Reuter has also stressed the psychological component of the piece, in performance. "When Thomas Blomster and I worked on the orchestration for "Todmorden 513" (we) were looking for a word to summarize the way each part should be played by each instrumentalist. Eventually we came up with the word "normal", which surprised us, but that's really how musical pieces should be performed - at the very least when in the process of getting to know the music."

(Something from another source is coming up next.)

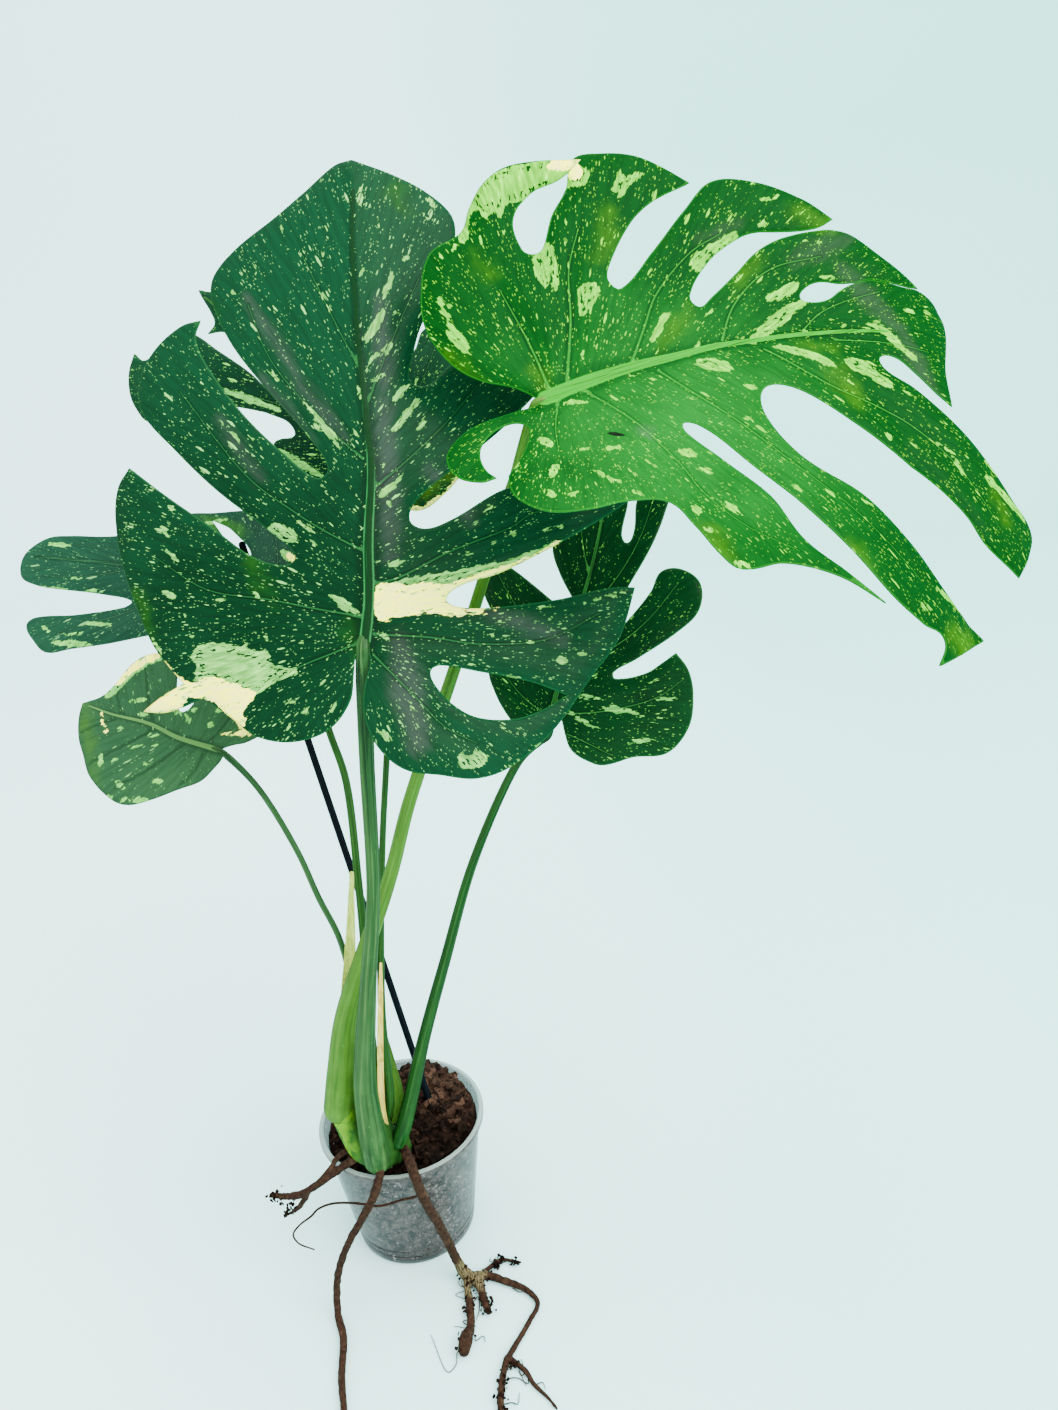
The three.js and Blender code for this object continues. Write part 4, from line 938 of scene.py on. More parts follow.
def make_blade(name, node, slot, finish, sheet, outline, holes, midrib, veins, marks, pleat=PLEAT):
    """The blade of a leaf: two faces that follow the sheet, a round edge, pleats and a rib."""
    loops = [smooth_loop(line, LINE_STEP) for line in [outline, *holes]]
    midline = smooth_loop(midrib["line"], LINE_STEP, False)
    vein_lines = [(smooth_loop(line, LINE_STEP, False), width) for line, width in veins]
    p, tris = flat_triangles(loops, [midline] + [line for line, _ in vein_lines])
    count = len(p)

    gap_mid, share_mid = distance_to(midline, p)
    rib_half = np.interp(share_mid, np.linspace(0, 1, len(midrib["halves"])), midrib["halves"])
    rib_depth = np.clip(1 - gap_mid / rib_half, FIELD_LEAST, 1)
    rib = np.maximum(rib_depth, 0)
    vein = rib_depth
    nearest = gap_mid.copy()
    for line, width in vein_lines:
        gap, share = distance_to(line, p)
        half = width * (1 - VEIN_TAPER * share) / 2
        depth = np.clip(1 - gap / half, FIELD_LEAST, 1)
        vein = np.maximum(vein, depth * (1 - 0.25 * share))
        nearest = np.minimum(nearest, gap + 6 * share ** 3)
    edge = distance_to(loops[0], p, True)[0]
    for loop in loops[1:]:
        edge = np.minimum(edge, distance_to(loop, p, True)[0])
    fall = np.clip(edge / PLEAT_FALL, 0, 1)
    lift = pleat * fall * (1 - np.exp(-(nearest / PLEAT_WIDTH) ** 2)) - 0.35 * pleat
    wave = [0.5 * noise.noise(Vector((s, t, 1)) / WAVE_SIZE) for s, t in p.tolist()]
    lift = lift + np.array(wave) * pleat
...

The orchestral version of "Todmorden 513" was premiered by the Colorado Chamber Orchestra on April 18, 2013
in a concert at the King Center Concert Hall, Auraria Campus, Denver, Colorado. The piece was the second of two compositions played at the concert, the other being Gregory T.S. Walker's Global Solstice which was played as the concert opener.

==Recordings==

===Original electro-acoustic version===

====Track listing====

| No. | Title | Length |
|---|---|---|
| 1. | "I" | 7:43 |
| 2. | "II" | 7:04 |
| 3. | "III" | 12:08 |
| 4. | "IV" | 5:39 |
| 5. | "V" | 6:00 |
| 6. | "VI" | 6:29 |
| 7. | "VII" | 6:59 |
| 8. | "VIII" | 8:52 |

====Personnel====

Performers:

- Markus Reuter – U8 Touch Guitar, electric guitar, acoustic guitar, synthesizer, organ, glockenspiel, electronics
- Tobias Reber - electronics
- Karina Bellmann, Uta Maria Lempert - violins
- Wiebke Tschöpe – viola
- Juliane Gilbert – cello
- Ulrich Pollmann – recorder
- Frieder Zimmermann – sustainer guitar

Other personnel:

- Markus Reuter - producer
- Bernhard Wöstheinrich, Markus Reuter – executive producers
- Ritxi Ostáriz - art direction, design
- Henry Warwick - liner notes
- Robert Rich - mixing
- Andreu Balius - typography

===Orchestral version===

Following their 2013 premiere concert performance of the orchestral version of "Todmorden 513", the Colorado Chamber Orchestra made a studio recording. This has been mastered by Alexander Jöchtl (former chief sound engineer of the Salzburger Festspiele) for future release. David Torn will be overdubbing solo guitar parts on one potential version of this release, doubling the flugelhorn part.